Fijians being the happiest people has nothing to do with the freebies given by my government.

It is because we always find a way to be happy regardless of what life hands us. You may not be able to control it, but you can learn and grow from it. As you breath right now, another person is taking their last breath.

So don’t complain. Be greatful for every experience, every challenge and every surprise you’re blessed with. Just like Allen, he is one happy chap. Even when asleep, he is smiling.

 

Future students

Neel Singh, Lami

We need to uphold and strength our future students who did not excel in their external and theory exams. That is not the end. There are many possibilities to excel.

Not all students are good in theory or pass major exams set by the Ministry of education. There are other ways to assess students capabilities. Vocational schools play a major role in grooming students who need bridging or trade courses.

The Government of the day should allow vocational schools a fair platform so they can contribute to our economy and guide and facilitate unfortunate students to pursue their dream career. Each individual has unique skills and they can fit the jobs that may require the use of these skills.

The most common reasons, for which people may choose to attend a vocational institution, instead are:

 

-the shorter course duration

– lower cost

– practical specialised courses

 

The practical side is what makes the difference between vocational institutions and universities.

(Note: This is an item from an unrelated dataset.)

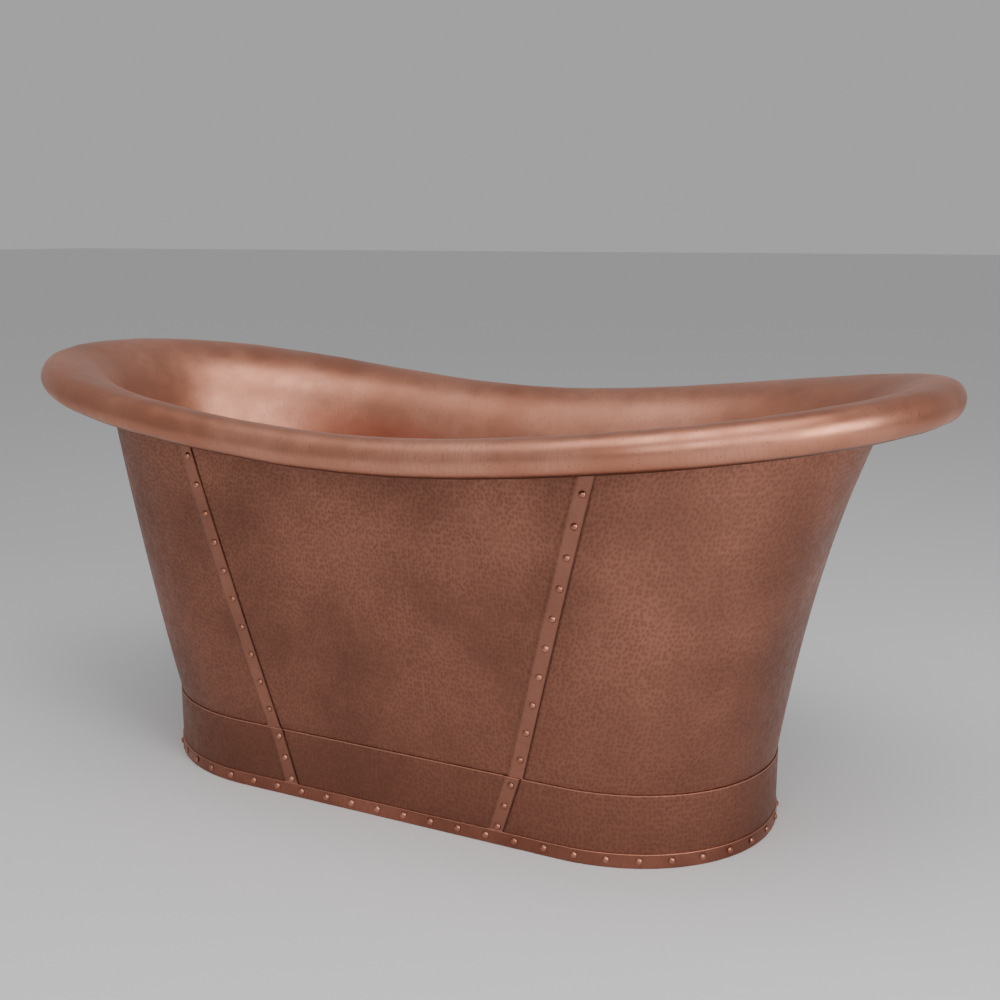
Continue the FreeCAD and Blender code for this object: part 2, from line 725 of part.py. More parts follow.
def overflow_knob():
    """Round knob with six finger scallops."""
    body = turned_piece([(0, 8.0), (KNOB_RADIUS - 1.5, 8.0), (KNOB_RADIUS, 9.5), (KNOB_RADIUS, 19.0),
                         (KNOB_RADIUS - 4, 23.0), (0, 24.0)])
    for scallop in range(6):
        cutter = Part.makeCylinder(7.0, 30.0, Vector(KNOB_RADIUS + 3.2, 0, 5.0))
        cutter.rotate(Vector(), UP, 60 * scallop + 30)
        body = body.cut(cutter)
    return body.cut(Part.makeCylinder(SPINDLE_RADIUS, 12.0, Vector(0, 0, 7.0)))


def overflow_cam():
    """Crank on the spindle's inner end that pulls the lift cable."""
    hub = Part.makeCylinder(8.0, 4.0, Vector(0, 0, -27.5))
    arm = box((0, 14.0), (-3.5, 3.5), (-27.5, -23.5))
    eye = Part.makeCylinder(4.5, 4.0, Vector(14.0, 0, -27.5))
    body = hub.fuse([arm, eye])
    return body.cut(Part.makeCylinder(SPINDLE_RADIUS, 10.0, Vector(0, 0, -30.0)))


def pipe_path(top, climb, port_reach):
    """Route of the overflow pipe: out of the waste, up between the skins, into the overflow."""
    corner = Vector(0, -226.0, PORT_HEIGHT)
    start = Vector(0, -port_reach, PORT_HEIGHT)
    lead_in = top - climb * 60.0
    return [start, corner, lead_in, top]


def rounded_wire(points, radii):
    """Straight runs joined by tangent arcs of the given radii."""
    edges = []
    at = points[0]
    for number in range(1, len(points) - 1):
        corner = points[number]
        back = (points[number - 1] - corner).normalize()
        on = (points[number + 1] - corner).normalize()
        half_turn = back.getAngle(on) / 2
        tangent = radii[number - 1] / math.tan(half_turn)
        first, last = corner + back * tangent, corner + on * tangent
        bisector = (back + on).normalize()
        middle = corner + bisector * (radii[number - 1] / math.sin(half_turn) - radii[number - 1])
        edges.append(Part.LineSegment(at, first).toShape())
        edges.append(Part.Arc(first, middle, last).toShape())
        at = last
    edges.append(Part.LineSegment(at, points[-1]).toShape())
    return Part.Wire(edges)


def swept(path, radius):
    start = path.Edges[0]
    direction = start.tangentAt(start.FirstParameter)
    circle = Part.Wire(Part.makeCircle(radius, start.valueAt(start.FirstParameter), direction))
    return path.makePipeShell([circle], True, False)


# ---- assembly -----------------------------------------------------------
def seam_nodes():
    """Skirt, plinth and trim sheets with their rivets."""
    skirt_seats = skirt_rivet_seats()
    plinth_seats = plinth_rivet_seats()
    trim_seats = trim_rivet_seats()
    skirt_grip = 2 * SHEET + 0.2
    plinth_grip = 2 * SHEET + 0.2
    trim_grip = TRIM_PROUD + SHEET + 0.25 + BASE_RING_THICKNESS + TRIM_RIVET_LIFT
    skirt_holes = Part.makeCompound(both_sides(shank_holes(skirt_seats, skirt_grip)))
    plinth_holes = Part.makeCompound(both_sides(shank_holes(plinth_seats, plinth_grip)))
    trim_holes = Part.makeCompound(shank_holes(trim_seats, trim_grip))

    front, right = [panel.cut(skirt_holes) for panel in skirt_panels()]
    plinth_front, plinth_right = [panel.cut(plinth_holes).cut(trim_holes) for panel in plinth_panels()]
    band = hoop(base_oval, 0.05, TRIM_PROUD, 0.5, TRIM_HEIGHT)
    skirt_rivet = rivet(skirt_grip, RIVET_HEAD_RADIUS)
    plinth_rivet = rivet(plinth_grip, RIVET_HEAD_RADIUS)
    trim_rivet = rivet(trim_grip, RIVET_HEAD_RADIUS)
    return {
        "skirt_panel_front": front,
        "skirt_panel_right": right,
        "skirt_panel_back": turned(front),
        "skirt_panel_left": turned(right),
        "plinth_panel_front": plinth_front,
        "plinth_panel_right": plinth_right,
        "plinth_panel_back": turned(plinth_front),
        "plinth_panel_left": turned(plinth_right),
        "trim_band": band.cut(trim_holes),
        "base_ring": base_ring().cut(trim_holes),
        "skirt_rivets": both_sides([placed(skirt_rivet, seat) for seat in skirt_seats]),
        "plinth_rivets": both_sides([placed(plinth_rivet, seat) for seat in plinth_seats]),
        "trim_rivets": [placed(trim_rivet, seat) for seat in trim_seats],
    }


def frame_nodes():
    holes = Part.makeCompound(bolt_holes())
    return {
        "cradle_left": cradle(-CRADLE_X).cut(holes),
        "cradle_right": cradle(CRADLE_X).cut(holes),
        "tie_bars": [bar.cut(holes) for bar in tie_bars()],
        "tie_bolts": tie_bolts(),
        "bearer_pads": bearer_pads(),
        "foot_pads": foot_pads(),
    }


def waste_nodes():
    nut = hexagon_nut(54.0, 19.4, 48.5, 66.0).cut(Part.makeCylinder(22.6, 14.5, Vector(0, 0, 52.0)))
    neck = tube(TAILPIECE_NECK_RADIUS, 17.6, 46.0, 74.0)
    stem_top = FLANGE_TOP + 1.7
    return {
        "waste_flange": waste_flange(),
        "waste_washer_upper": tube(33.0, BARREL_RADIUS + 0.3, WASTE_FLOOR + 0.7, FLANGE_BOTTOM - 0.05),
        "waste_washer_lower": tube(35.0, BARREL_RADIUS + 0.3, 130.1, WASTE_FLOOR - SHEET - 0.1),
        "waste_body": waste_body(),
        "waste_tailpiece": tube(TAILPIECE_RADIUS, 17.6, 6.0, 46.0).fuse(neck),
        "tailpiece_washer": tube(22.4, TAILPIECE_RADIUS + 0.1, 52.1, 55.9),
        "tailpiece_nut": nut,
        "plug": plug(),
        "plug_seal": tube(28.0, 22.0, FLANGE_TOP + 0.1, FLANGE_TOP + 1.6),
        "plug_stem": Part.makeCylinder(STEM_RADIUS, stem_top - 96.0, Vector(0, 0, 96.0)),
        "plug_yoke": Part.makeCylinder(9.0, 8.0, Vector(0, 0, 88.0)),
    }


def overflow_nodes(grid):
    place, inward, climb = overflow_frame(grid)
    stand = FreeCAD.Placement(place, FreeCAD.Rotation(Vector(-1, 0, 0), climb, inward, "ZYX"))
    washer_far = 43.7
    middle = Vector(0, 0, -19.0)
    down = Vector(0, -1, 0)

    def ring_below(outer, inner, start, length):
        ring = across(outer, start, length, middle, down)
        return ring.cut(across(inner, start - 1, length + 2, middle, down))

    def nut_along(point, direction):
        body = hexagon_nut(29.0, PIPE_RADIUS + 0.1, 0, 12.0)
        body.Placement = FreeCAD.Placement(point, FreeCAD.Rotation(UP, direction))
        return body

    screw = turned_piece([(0, 17.0), (2.5, 17.0), (2.5, 24.1), (5.0, 24.1),
                          (5.0, 25.2), (3.5, 26.6), (0, 26.6)])
    local = {
        "overflow_faceplate": overflow_flange(),
        "overflow_washer_inner": tube(30.0, 22.2, 0.8, 3.1),
        "overflow_washer_outer": tube(27.0, 21.0, -6.1, -2.6),
        "overflow_body": overflow_body(),
        "overflow_knob": overflow_knob().cut(Part.makeCylinder(2.6, 10.0, Vector(0, 0, 16.9))),
        "knob_spindle": Part.makeCylinder(SPINDLE_RADIUS, 46.0, Vector(0, 0, -29.0)),
        "knob_screw": screw,
        "lift_crank": overflow_cam(),
    }
    nodes = {}
    for name, shape in local.items():
        shape.Placement = stand
        nodes[name] = shape

    top = stand.multVec(Vector(0, -29.0, -19.0))
    path = rounded_wire(pipe_path(top, climb, PORT_END - 19.0), (40.0, 500.0))
    pipe = swept(path, PIPE_RADIUS).cut(swept(path, PIPE_BORE))
    cable_top = stand.multVec(Vector(0, -12.0, -19.0))
    cable_route = pipe_path(top, climb, 12.0)[:-1] + [cable_top]
    cable_path = rounded_wire(cable_route, (40.0, 500.0))
    print("overflow pipe length", path.Length, "lift cable length", cable_path.Length)
    near = Vector(0, -1, 0)
    low_washer = Part.makeCylinder(15.0, 1.6, Vector(0, -PORT_END - 0.1, PORT_HEIGHT), near)
    low_washer = low_washer.cut(across(PIPE_RADIUS + 0.1, 40.0, 30.0, Vector(0, 0, PORT_HEIGHT), near))
    high_washer = ring_below(14.0, PIPE_RADIUS + 0.1, 42.1, 1.6)
    high_washer.Placement = stand
    nodes["overflow_pipe"] = pipe
    nodes["lift_cable"] = swept(cable_path, 2.0)
    nodes["pipe_washers"] = [low_washer, high_washer]
    nodes["pipe_nuts"] = [nut_along(Vector(0, -PORT_END - 1.8, PORT_HEIGHT), near),
                          nut_along(stand.multVec(Vector(0, -washer_far - 0.1, -19.0)), climb * -1)]
    hole = Part.makeCylinder(OVERFLOW_HOLE_RADIUS, 30.0, Vector(0, 0, -15.0))
    hole.Placement = stand
    return nodes, hole


def build():
    grid = basin_grid()
    nodes, overflow_hole = overflow_nodes(grid)
    basin = sheet_body(grid, moved_along_normals(grid, SHEET))
    nodes["basin"] = basin.cut(overflow_hole)
    nodes.update(seam_nodes())
    nodes.update(frame_nodes())
    nodes.update(waste_nodes())
    os.makedirs("parts", exist_ok=True)
    for name in sorted(nodes):
        shape = nodes[name]
        if isinstance(shape, list):
            shape = Part.makeCompound(shape)
        elif len(shape.Solids) == 1:
            shape = shape.Solids[0]
        shape.exportStep("parts/%s.step" % name)
        size = shape.Volume / 1000
        print("%-24s %2d solid(s) %10.1f cm3 %s" % (name, len(shape.Solids), size, shape.isValid()))


build()
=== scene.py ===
import json
import math

import bpy
import numpy as np
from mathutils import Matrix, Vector


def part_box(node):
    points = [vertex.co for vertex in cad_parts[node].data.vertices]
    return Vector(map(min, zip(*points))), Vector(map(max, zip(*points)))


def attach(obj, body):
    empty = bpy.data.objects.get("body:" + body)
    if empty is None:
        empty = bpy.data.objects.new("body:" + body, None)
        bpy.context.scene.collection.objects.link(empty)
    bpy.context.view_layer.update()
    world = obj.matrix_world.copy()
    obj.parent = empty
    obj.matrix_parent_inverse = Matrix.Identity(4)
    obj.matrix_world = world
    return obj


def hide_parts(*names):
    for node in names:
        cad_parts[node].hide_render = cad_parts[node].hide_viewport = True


# Looks of the freestanding copper bathtub, in metres: +Z up, X along the tub, -Y the near side.
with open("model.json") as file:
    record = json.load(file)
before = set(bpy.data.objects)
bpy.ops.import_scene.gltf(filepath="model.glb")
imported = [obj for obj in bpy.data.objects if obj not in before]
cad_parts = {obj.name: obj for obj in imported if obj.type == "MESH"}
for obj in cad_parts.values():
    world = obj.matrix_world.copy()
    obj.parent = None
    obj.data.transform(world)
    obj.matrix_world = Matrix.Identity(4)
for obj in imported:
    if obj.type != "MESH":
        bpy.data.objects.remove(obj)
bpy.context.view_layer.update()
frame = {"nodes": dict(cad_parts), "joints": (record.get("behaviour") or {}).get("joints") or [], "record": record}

# ---- driving dimensions -------------------------------------------------
MM = 0.001
SHEET = 1.5 * MM
ROLL_RADIUS = 28 * MM
RIM_HALF_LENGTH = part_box("basin")[1].x - ROLL_RADIUS
RIM_HALF_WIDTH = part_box("basin")[1].y - ROLL_RADIUS
RIM_END_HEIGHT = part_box("basin")[1].z - ROLL_RADIUS
SADDLE_DROP = 87.1 * MM
RIM_MIDDLE_HEIGHT = RIM_END_HEIGHT - SADDLE_DROP
RIM_STRAIGHT = 110 * MM
RIM_POWER_X = 3.9
RIM_POWER_Y = 1.96
RIM_SADDLE = 2.31

TRIM_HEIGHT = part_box("trim_band")[1].z
TRIM_PROUD = 2 * MM
TRIM_GAP = 0.05 * MM             # air between the band and the plinth
BASE_HALF_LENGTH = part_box("trim_band")[1].x - TRIM_PROUD
BASE_HALF_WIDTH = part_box("trim_band")[1].y - TRIM_PROUD
BASE_STRAIGHT = 308.4 * MM
BASE_POWER = 2.04
PLINTH_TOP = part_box("plinth_panel_front")[1].z
PLINTH_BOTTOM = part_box("plinth_panel_front")[0].z
SKIRT_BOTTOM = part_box("skirt_panel_front")[0].z
SKIRT_INSET = 2 * MM
SKIRT_TUCK = 16 * MM
LIP_GAP = 1.2 * MM
LIP_BELOW = 6 * MM
LIP_LOWEST = 600 * MM            # the lip lies between these heights all the way round
LIP_HIGHEST = 740 * MM
ROLL_REACH = 18 * MM             # how far the roll's underside runs on, before it turns to the lip
LIP_REACH = 15 * MM
FLARE_SPAN = 585.2 * MM          # height over which the flare is described
FLARE_AT_END = (74.6 * MM, 41.1 * MM, 35.3 * MM)
FLARE_AT_SIDE = (67.5 * MM, -11.2 * MM)
FLARE_POWER = (1.55, -1.65)      # how the oval's power changes over the flare
STRAIGHT_LOSS = 18 * MM
WALL_TABLE_TOP = 765 * MM        # above every point of the skirt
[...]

In job facilities people will focus more on how the things are made in real situations. Reading books can be replaced with taking the students to see the real action. The best example of people who are job school graduates is the ones involving welders, cooks or mechanics and IT.

As an awesome alternative to universities, vocational schools are good for those who do not want to spend a lot of time in a classroom. They know exactly what they want.

People who like the practical side more than the theoretical one, can be the perfect candidates. Searching for a worthy vocational school may be the first step.